__Data to use__
%%

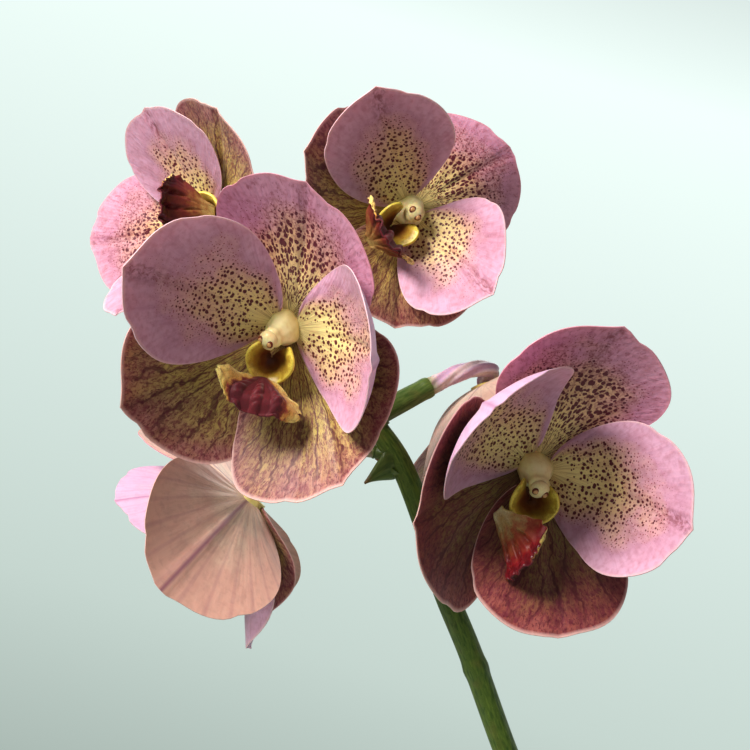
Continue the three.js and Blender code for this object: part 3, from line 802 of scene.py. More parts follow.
# %% Lip shape
CUP_ANGLE = math.radians(150)
CUP_RADIUS, CUP_FOOT, CUP_WALL = 7.4, 0.2, 1.3
CUP_MIDDLE, CUP_HEIGHT, CUP_HORN = 11.2, 7.6, 3.4
LOBE_FOOT, LOBE_WALL = 2.4, 0.9
KEEL_HEIGHT, TIP_DROP, WING_RIPPLE = 1.5, 4.5, 0.55


def make_lip(flower, axes, number):
    """The cup and the middle lobe in the flower's own millimetres, then set to the flower's place."""
    heading, swing, lift, twist, fold_left, fold_right, half_width, lobe_length = flower["lip"]
    under = LOBE_UNDER if flower is FLOWERS["right_flower"] else LOBE_DARK
    turned = turned_by(heading - 270, "Z")
    folds = {-1: math.radians(fold_left), 1: math.radians(fold_right)}
    swung = Matrix.Translation(flower["hinge"]) @ turned_by(swing, "Z")
    swung = swung @ turned_by(-lift, "X") @ turned_by(twist, "Y")

    def cup(u, v):
        angle = CUP_ANGLE * v + 0.16 * (1 - u)
        radius = lerp(CUP_FOOT, CUP_RADIUS, u ** 0.5) * (1 + 0.04 * math.sin(3 * angle + number))
        radius += 1.2 * smooth(u, 0.72, 1)
        horn = CUP_HORN * smooth(abs(v), 0.3, 0.75) * (1 - smooth(abs(v), 0.84, 1))
        horn -= 2.2 * smooth(abs(v), 0.86, 1) + 1.6 * math.exp(-(v / 0.14) ** 2) * smooth(u, 0.6, 1)
        height = 3 + (CUP_HEIGHT + horn) * u
        place = Vector((radius * math.sin(angle), -CUP_MIDDLE - radius * math.cos(angle), height))
        return axes @ (turned @ place), (u, v, number)

    def lobe(u, v):
        across = abs(v)
        side = 1 if v > 0 else -1
        half = lerp(LOBE_FOOT, half_width, smooth(u, 0, 0.7)) * (1 - 0.1 * smooth(u, 0.85, 1))
        half *= 1 + 0.04 * math.sin(33 * u + 2 * side + number) * smooth(across, 0.8, 1)
        teeth = 0.05 * abs(math.sin(24 * v + number)) * smooth(across, 0.5, 0.7)
        long = lobe_length * (1 - 0.34 * across ** 2.4 + teeth)
        ridge = max(0, math.cos(14.5 * v)) ** 0.7 * (1 - smooth(across, 0.52, 0.64))
        lumps = 1 + 0.35 * math.sin(15 * u + 6 * v + number) + 0.3 * math.sin(37 * u + 19 * v)
        keels = KEEL_HEIGHT * ridge * lumps * smooth(u, 0.1, 0.65)
        out = half * across
        fold = folds[side] * smooth(across, 0.3, 1) * smooth(u, 0.1, 0.5)
        ripple = WING_RIPPLE * math.sin(21 * u + 3 * side) * smooth(across, 0.66, 1)
        drop = TIP_DROP * smooth(u, 0.62, 1) ** 1.5 * (1 - 0.6 * across)
        place = Vector((
            side * out * math.cos(fold),
            -long * u + drop * 0.6 - 0.8 * ridge * smooth(u, 0.8, 1),
            1.6 * math.sin(2.6 * u) - drop + keels + out * math.sin(fold) + ripple,
        ))
        return axes @ (turned @ (swung @ place)), (u, v, number)

    pieces = []
    for name, surface, rows, columns, skins, thick in [
        ("lip_cup", cup, 14, 44, (CUP_INSIDE, CUP_OUTSIDE), CUP_WALL),
        ("lip_lobe", lobe, 34, 72, (LOBE_TOP, under), LOBE_WALL),
    ]:
        piece = start_grid(name, rows, columns, skins)
        shape_grid(piece, surface, "lip")
        apply_modifier(piece, "SOLIDIFY", thickness=thick * MM, offset=0, material_offset=1)
        apply_modifier(piece, "SUBSURF", levels=1, render_levels=1)
        pieces.append(piece)
    return pieces


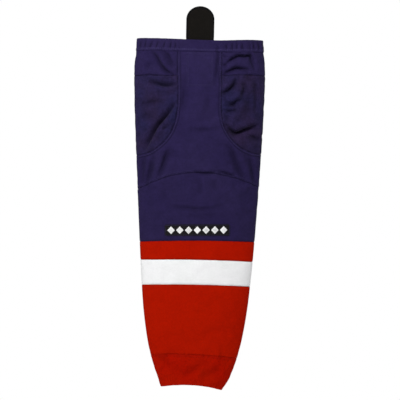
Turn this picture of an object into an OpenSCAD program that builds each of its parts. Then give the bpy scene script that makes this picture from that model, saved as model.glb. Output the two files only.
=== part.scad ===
// Ice hockey sock: a footless tube of sewn knit panels with a hook tab at the front and back of the thigh
// opening. It hangs upright as worn: the front faces -Y, and the origin is the centre of the thigh opening.

/* [Tube] */
// Length from the hem's top edge to the ankle edge at the sides
sock_len = 659; // [620:1:700]
// Flattened width at the hem's top edge
top_w = 237; // [225:1:245]
// Flattened width where the thigh is fullest
thigh_w = 247; // [240:1:256]
// Flattened width at the knee seam
knee_w = 229; // [222:1:236]
// Flattened width half-way down the shin
calf_w = 202; // [194:1:210]
// Flattened width above the ankle cuff
shin_w = 177; // [170:1:184]
// Flattened width at the middle of the ankle cuff
cuff_w = 143; // [136:1:150]
// Flattened width at the ankle edge
ankle_w = 115; // [108:1:122]
// Front-to-back depth of the thigh opening
top_d = 56; // [54:1:60]
// Front-to-back depth of the thigh and knee
thigh_d = 62; // [58:1:66]
// Front-to-back depth of the shin
shin_d = 58; // [54:1:62]
// Front-to-back depth at the ankle edge
ankle_d = 42; // [40:1:48]
// Thickness of the knit
cloth = 1.5; // [1.2:0.1:1.8]

/* [Hem] */
// Height of the turned-over hem
hem_h = 23.5; // [20:0.5:27]
// How far the hem stands out from the panels below it
hem_proud = 0.6; // [0.4:0.1:1]
// Thickness of the turned hem, with its elastic
hem_t = 4.2; // [4:0.1:4.6]
// Thickness of the elastic inside the hem
elastic_t = 1.5; // [1.2:0.1:1.6]

/* [Panels] */
// Half-width of the straight centre panel at the front
panel_half_w = 42; // [38:1:46]
// Depth of the seam between yoke and mesh
yoke_z = 69; // [62:1:76]
// Depth at which the mesh panel's front seam begins to curve outwards
curve_top = 130; // [122:1:138]
// Depth of the curved seam at the side edge
curve_side = 218; // [212:1:224]
// Depth of the curved seam at the centre of the back
curve_back = 232; // [226:1:236]
// Depth of the knee seam at the centre of the front
knee_front = 252; // [246:1:256]
// Depth of the knee seam at the sides and the back
knee_side = 281; // [276:1:288]

/* [Bands and cuff] */
// Depth at the front where the navy knee panel ends
red_z = 380; // [374:1:386]
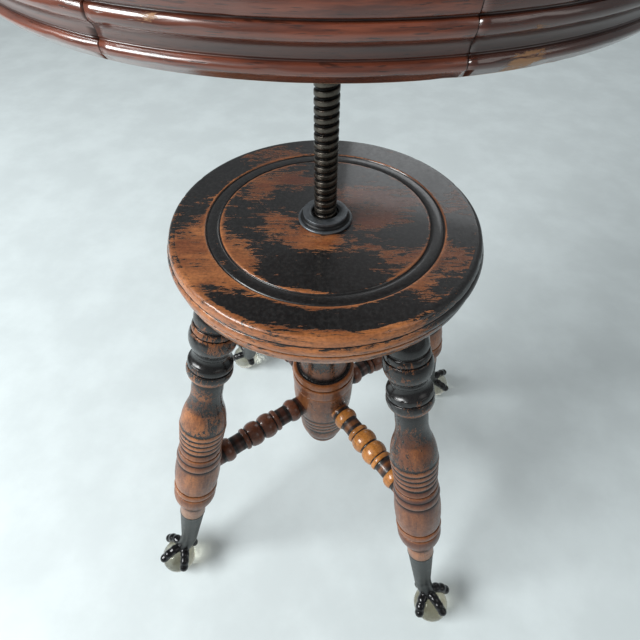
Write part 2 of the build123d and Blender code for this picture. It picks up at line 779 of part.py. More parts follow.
with BuildPart() as claw_pattern:
    with BuildSketch(on_leg(leg_length)):
        add(turned(ferrule_radius, ferrule_cuts))
    revolve(axis=leg_axis)
    with Locations(ankle_top, ankle_foot):
        Sphere(ankle_radius)
    with BuildSketch(Plane(origin=ankle_top, z_dir=ankle_foot - ankle_top)):
        Circle(ankle_radius)
    extrude(amount=(ankle_foot - ankle_top).length)
    for toe_turn, toe_reach in toe_reaches.items():
        plane = toe_plane(toe_turn)
        toe_axis = Axis(ball_middle, plane.z_dir)
        add(toe_section(plane, toe_line, toe_root_angle, toe_radius))
        revolve(axis=toe_axis, revolution_arc=toe_reach - toe_root_angle)
        for share in knuckle_shares:
            knuckle_angle = toe_root_angle + share * (toe_reach - toe_root_angle)
            with Locations(round_ball(plane, toe_line, knuckle_angle)):
                Sphere(knuckle_radius)
        add(toe_section(plane, talon_line, toe_reach, talon_radius))
        revolve(axis=toe_axis, revolution_arc=talon_angle)
        with Locations(round_ball(plane, talon_line, toe_reach + talon_angle)):
            Sphere(talon_radius)
    with Locations(ball_middle):
        Sphere(ball_radius + socket_fit, mode=Mode.SUBTRACT)
    with BuildSketch(on_leg(leg_length)):
        add(turned(leg_peg_radius + socket_fit, peg_bore_cuts))
    revolve(axis=leg_axis, mode=Mode.SUBTRACT)

for corner, azimuth in leg_azimuths.items():
    to_corner = (0, 0, azimuth)
    with BuildPart() as leg:
        add(leg_pattern.part, rotation=to_corner)
    finish(leg, f"{corner}_leg")
    with BuildPart() as stretcher:
        add(stretcher_pattern.part, rotation=to_corner)
    finish(stretcher, f"{corner}_stretcher")
    with BuildPart() as claw_foot:
        add(claw_pattern.part, rotation=to_corner)
    finish(claw_foot, f"{corner}_claw_foot")
    with BuildPart() as glass_ball:
        with Locations(ball_middle.rotate(Axis.Z, azimuth)):
            Sphere(ball_radius)
    finish(glass_ball, f"{corner}_glass_ball")
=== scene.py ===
"""Looks of a revolving piano stool: mahogany seat, iron screw, worn black base, claw and ball feet.

Sizes below are in millimetres and follow the solids'; meshes are written in metres.
"""

from __future__ import annotations

import logging
import math
from dataclasses import dataclass, field
from enum import Enum
from typing import Callable, NamedTuple, Sequence

import bmesh
import bpy
import numpy as np
from mathutils import Matrix, Vector, noise


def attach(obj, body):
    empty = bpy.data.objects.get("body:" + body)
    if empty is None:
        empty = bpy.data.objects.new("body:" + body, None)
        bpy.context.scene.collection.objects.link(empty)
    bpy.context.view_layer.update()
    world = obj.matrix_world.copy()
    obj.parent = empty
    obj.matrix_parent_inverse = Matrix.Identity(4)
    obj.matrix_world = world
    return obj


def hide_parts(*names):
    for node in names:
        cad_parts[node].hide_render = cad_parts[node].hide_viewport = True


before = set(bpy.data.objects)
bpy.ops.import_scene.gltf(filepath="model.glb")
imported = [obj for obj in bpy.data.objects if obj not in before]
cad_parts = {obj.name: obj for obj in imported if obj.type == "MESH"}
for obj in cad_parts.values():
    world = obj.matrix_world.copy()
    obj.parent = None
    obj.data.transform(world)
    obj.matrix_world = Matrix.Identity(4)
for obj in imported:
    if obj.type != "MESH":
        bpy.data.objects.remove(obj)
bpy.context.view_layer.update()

LOG = logging.getLogger("piano_stool")
MM = 0.001
STEP = 0.3
FINE_REACH, FINE_STAND = 1.9, 0.36
BROAD_REACH, BROAD_STAND = 5.5, 2.2
Cut = tuple[float, float, float]
Socket = bpy.types.NodeSocket
Value = float | Sequence[float] | Socket
Colour = tuple[float, float, float]
Wear = tuple[float, float]
Painter = Callable[[Vector, float, float], Wear]
Placer = Callable[[Vector], Vector]


class Body(Enum):
    """Rigid bodies that the meshes ride on."""

    BASE = "base"
    SEAT = "seat"


class Slot(Enum):
    """Material slots of the record."""

    SEAT = "seat_mahogany"
    EBONISED = "ebonised_wood"
    TURNED = "turned_wood"
    IRON = "cast_iron"
    SCREW = "screw_iron"
    GLASS = "foot_glass"


class Corner(Enum):
    """Corners of the base, by the azimuth of the leg that stands there."""

    FRONT_RIGHT = -45.0
    REAR_RIGHT = 45.0
    REAR_LEFT = 135.0
    FRONT_LEFT = -135.0

    @property
    def label(self) -> str:
        """The corner's name as the solids spell it."""
        return self.name.lower()


# --------------------------------------------------------------------------------------
# shader building
# --------------------------------------------------------------------------------------


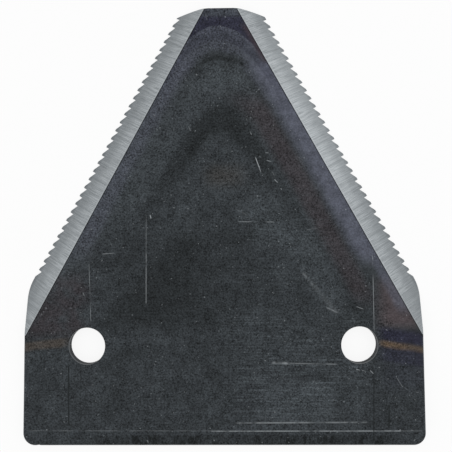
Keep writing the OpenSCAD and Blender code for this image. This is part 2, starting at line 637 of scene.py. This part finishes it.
LIGHT_SCRATCHES = (
    Scratch((-14.6, 24.5), (-14.6, 16.5), 0.09, 0.35),
    Scratch((-14.6, 17.3), (-14.6, 8.4), 0.11, 0.60),
    Scratch((-25.6, 15.3), (-25.2, 5.0), 0.09, 0.45),
    Scratch((-22.7, 17.6), (-21.1, 17.7), 0.10, 0.60),
    Scratch((-26.7, 10.1), (-26.5, 9.6), 0.12, 0.50),
    Scratch((28.7, 16.7), (28.7, 2.9), 0.11, 0.55),
    Scratch((25.7, 7.2), (26.5, 6.9), 0.13, 0.45),
    Scratch((16.7, 22.0), (18.4, 22.3), 0.12, 0.45),
    Scratch((15.6, 13.5), (21.6, 6.3), 0.80, 0.08),
    Scratch((15.6, 13.5), (17.1, 11.6), 0.35, 0.25),
    Scratch((20.1, 7.0), (21.6, 6.3), 0.30, 0.30),
    Scratch((6.7, 35.7), (7.5, 33.4), 0.12, 1.00),
    Scratch((3.5, 23.6), (9.7, 23.5), 0.09, 0.65),
    Scratch((2.9, 25.9), (4.8, 24.9), 0.16, 0.12),
    Scratch((-7.6, 52.6), (-3.7, 47.4), 0.08, 0.10),
    Scratch((-2.9, 64.3), (-2.7, 63.5), 0.14, 0.40),
    Scratch((1.8, 57.6), (6.3, 57.8), 0.08, 0.25),
    Scratch((-37.0, -15.8), (37.0, -15.9), 0.10, 0.30),
    Scratch((-2.0, -15.9), (33.0, -15.9), 0.14, 0.85),
    Scratch((2.6, -14.4), (26.6, -14.3), 0.24, 0.48),
    Scratch((9.7, -3.2), (12.2, -3.3), 0.36, 0.75),
    Scratch((12.0, -3.3), (21.2, -3.5), 0.20, 0.35),
    Scratch((32.9, -6.3), (33.7, -7.6), 0.09, 0.35),
    Scratch((33.7, -7.6), (35.0, -8.5), 0.09, 0.35),
    Scratch((36.3, -8.7), (36.7, -8.8), 0.14, 0.50),
    Scratch((8.9, 35.4), (9.5, 35.2), 0.13, 0.75),
    Scratch((9.8, 33.1), (10.1, 32.6), 0.14, 0.75),
    Scratch((10.3, 31.6), (10.7, 31.2), 0.14, 0.70),
    Scratch((8.6, 36.9), (9.0, 36.9), 0.13, 0.60),
    Scratch((5.6, 41.0), (5.8, 40.6), 0.15, 0.75),
    Scratch((-6.3, 42.1), (-6.0, 41.5), 0.15, 0.70),
    Scratch((25.3, -4.5), (25.7, -4.6), 0.15, 0.70),
    Scratch((26.4, -4.7), (26.8, -4.8), 0.14, 0.65),
    Scratch((27.9, -4.8), (28.3, -5.2), 0.14, 0.65),
    Scratch((-14.4, -17.6), (-14.2, -17.9), 0.18, 0.80),
    Scratch((-13.8, 24.9), (-13.7, 24.5), 0.18, 0.80),
    Scratch((11.8, 0.8), (12.4, 0.7), 0.13, 0.60),
)
DARK_SCRATCHES = (
    Scratch((-29.4, -3.9), (-29.3, -14.2), 0.26, 1.00),
    Scratch((-27.1, -4.4), (-27.0, -15.7), 0.16, 0.50),
    Scratch((28.5, -4.8), (28.2, -17.6), 0.20, 0.90),
    Scratch((31.2, -11.3), (31.1, -15.2), 0.24, 1.00),
)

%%

__Exercise__
Return, word for word, every line from the top of the entries down to the line that holds "return axes @ (turned @ place), (u, v, number)", both included.

__Solved problem__
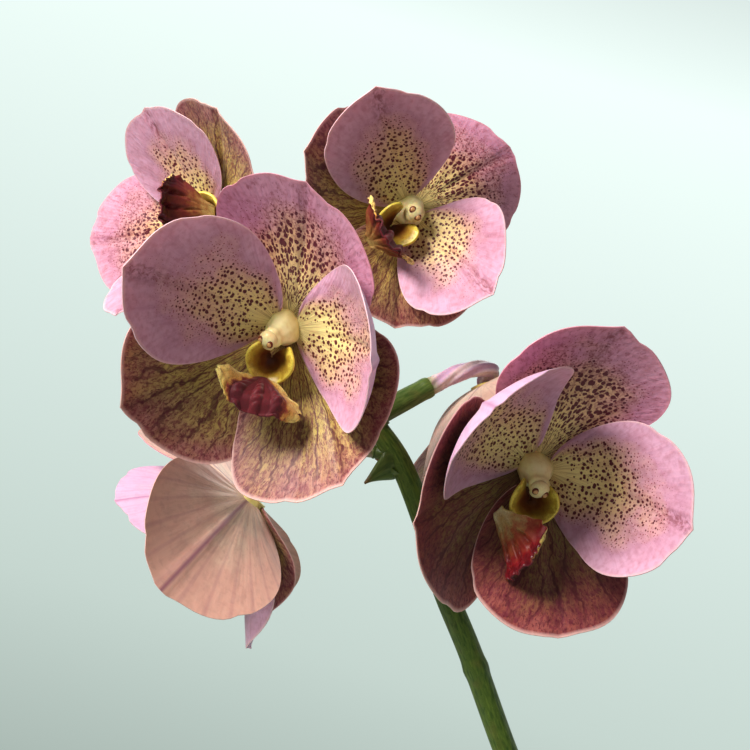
Continue the three.js and Blender code for this object: part 3, from line 802 of scene.py. More parts follow.
# %% Lip shape
CUP_ANGLE = math.radians(150)
CUP_RADIUS, CUP_FOOT, CUP_WALL = 7.4, 0.2, 1.3
CUP_MIDDLE, CUP_HEIGHT, CUP_HORN = 11.2, 7.6, 3.4
LOBE_FOOT, LOBE_WALL = 2.4, 0.9
KEEL_HEIGHT, TIP_DROP, WING_RIPPLE = 1.5, 4.5, 0.55


def make_lip(flower, axes, number):
    """The cup and the middle lobe in the flower's own millimetres, then set to the flower's place."""
    heading, swing, lift, twist, fold_left, fold_right, half_width, lobe_length = flower["lip"]
    under = LOBE_UNDER if flower is FLOWERS["right_flower"] else LOBE_DARK
    turned = turned_by(heading - 270, "Z")
    folds = {-1: math.radians(fold_left), 1: math.radians(fold_right)}
    swung = Matrix.Translation(flower["hinge"]) @ turned_by(swing, "Z")
    swung = swung @ turned_by(-lift, "X") @ turned_by(twist, "Y")

    def cup(u, v):
        angle = CUP_ANGLE * v + 0.16 * (1 - u)
        radius = lerp(CUP_FOOT, CUP_RADIUS, u ** 0.5) * (1 + 0.04 * math.sin(3 * angle + number))
        radius += 1.2 * smooth(u, 0.72, 1)
        horn = CUP_HORN * smooth(abs(v), 0.3, 0.75) * (1 - smooth(abs(v), 0.84, 1))
        horn -= 2.2 * smooth(abs(v), 0.86, 1) + 1.6 * math.exp(-(v / 0.14) ** 2) * smooth(u, 0.6, 1)
        height = 3 + (CUP_HEIGHT + horn) * u
        place = Vector((radius * math.sin(angle), -CUP_MIDDLE - radius * math.cos(angle), height))
        return axes @ (turned @ place), (u, v, number)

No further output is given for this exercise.